# 2018 Cruze LT - Newbie looking for ideas/help



## Ma v e n (Oct 8, 2018)

How many miles on each?
Do they both have fresh oil changes?
Are they both being filled with TopTier fuel?

Spark plugs are due by 60k miles. (These are kind of sensitive to replacement spark plugs.)
Air filter at 45k.


----------



## bumbino26 (Jun 1, 2020)

Ma v e n said:


> How many miles on each?
> Do they both have fresh oil changes?
> Are they both being filled with TopTier fuel?
> 
> ...


Thanks Maven for the ideas. I will begin with those although my twins are college students so convincing them to shell out the extra money for top tier gas will be a challenge.


----------



## Blasirl (Mar 31, 2015)

Try at least 89 octane then. At least two tanks full. 
What transmissions? I am just assuming that manuals were available on those models - not knowing for sure.


----------



## bumbino26 (Jun 1, 2020)

Blasirl said:


> Try at least 89 octane then. At least two tanks full.
> What transmissions? I am just assuming that manuals were available on those models - not knowing for sure.


They are automatic transmissions.


----------



## bumbino26 (Jun 1, 2020)

bumbino26 said:


> Thanks Maven for the ideas. I will begin with those although my twins are college students so convincing them to shell out the extra money for top tier gas will be a challeng





bumbino26 said:


> They





bumbino26 said:


> I have twins and recently purchased two 2018 Cruze LT's for their 20th birthday. Now that we have had them for a couple of weeks, I do notice a difference between the two in regards to the acceleration. One of the takes off as soon as you hit the gas while the other has a bit of a delay or hiccup. I have checked all over this site and have found similar issues but they were for older models and appear to apply to the GEN 1 engines??? I have found suggestions to change the plugs, change the gas, run it in L 6 mode or it could be an issue with the air/fuel mixture??? I am not a "car" guy so I am just looking for ideas on what I can check to find out why there is a difference between the two. I am hesitant to just take it to a shop and ask them to "find out what is wrong..." because with my lack of automotive knowledge I will believe and pay for whatever they tell me.
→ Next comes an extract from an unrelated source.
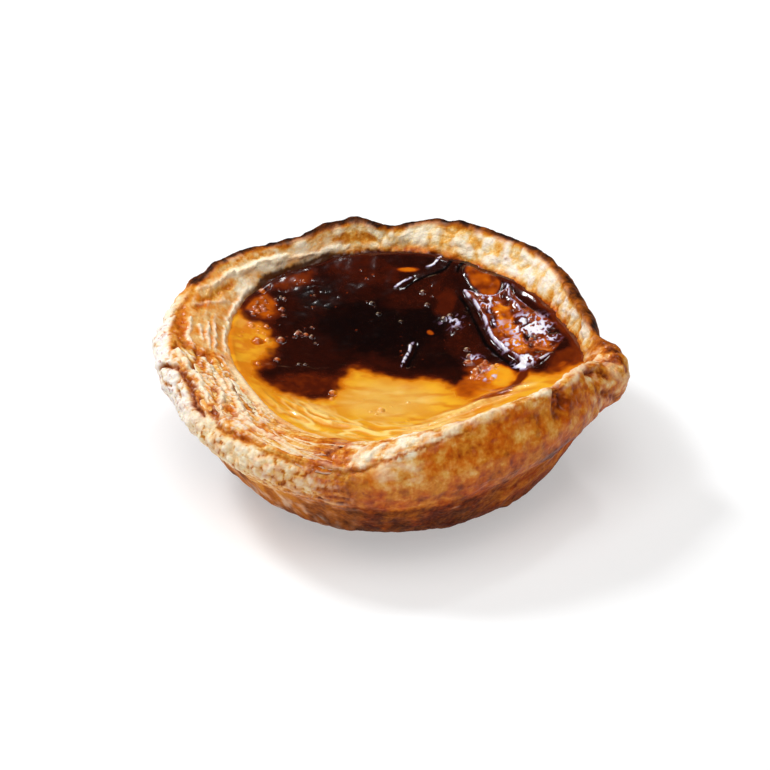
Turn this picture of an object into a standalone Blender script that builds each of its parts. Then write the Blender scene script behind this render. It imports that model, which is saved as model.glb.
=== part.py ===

Any help or ideas are much appreciated.
> 
> Thanks





Ma v e n said:


> How many miles on each?
> Do they both have fresh oil changes?
> Are they both being filled with TopTier fuel?
> 
> ...


I want to replace the plugs but you mentioned they are sensitive to replacements. Is there a particular brand or type I should consider? I saw a post about using copper plugs? Thanks again for all your suggestions.


----------



## Ma v e n (Oct 8, 2018)

Use the proper ACdelco plugs, or NGK equivalent.
The NGK I believe is ILNAR8B7G, and the ACDelco is usually 41153.


----------



## Blasirl (Mar 31, 2015)

bumbino26 said:


> I want to replace the plugs but you mentioned they are sensitive to replacements. Is there a particular brand or type I should consider? I saw a post about using copper plugs? Thanks again for all your suggestions.


The post you saw was probably referring to the Gen I


----------